14. The association matching system according to claim 11, wherein the computing device executes: identifying an object in the at least one third image and the at least one fourth image; anddefining a position of the object in the at least one third image as the third reference position, and defining a position of the object in the at least one fourth image as the fourth reference position.

15. The association matching system according to claim 11, wherein the computing device executes: defining the first local map as a reference map; anddetermining the conversion relationship of the second reference coordinates converting to the first reference coordinates on the reference map.

16. The association matching system according to claim 11, wherein the conversion relationship is a conversion matrix, and the conversion matrix is adapted to perform at least one of rotation and translation on the coordinates.

17. The association matching system according to claim 11, wherein the computing device executes: defining that a field of view of the first image capturing device partially overlaps a field of view of the second image capturing device.

18. The association matching system according to claim 17, comprising: the first image capturing device and the second image capturing device, wherein the second image capturing device is located in the field of view of the first image capturing device, and the first image capturing device is located in the field of view of the second image capturing device.

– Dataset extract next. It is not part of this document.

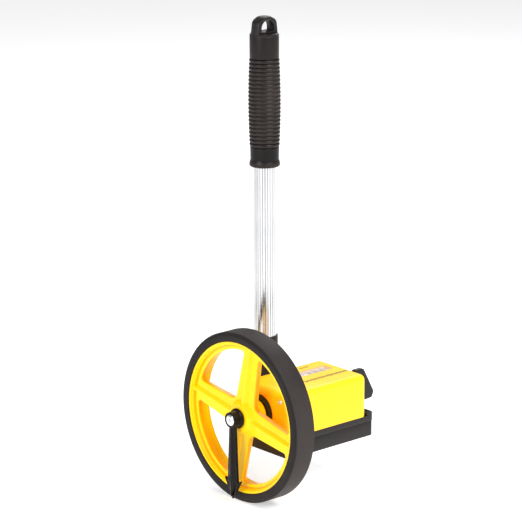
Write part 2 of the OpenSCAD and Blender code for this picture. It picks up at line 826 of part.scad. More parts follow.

19. The association matching system according to claim 17, comprising: the first image capturing device and the second image capturing device, wherein the second image capturing device is not located in the field of view of the first image capturing device, and the first image capturing device is not located in the field of view of the second image capturing device.

20. The association matching system according to claim 11, wherein the computing device executes: converting pixel coordinates of the first reference position in the first image to the first reference coordinates through a pinhole camera model.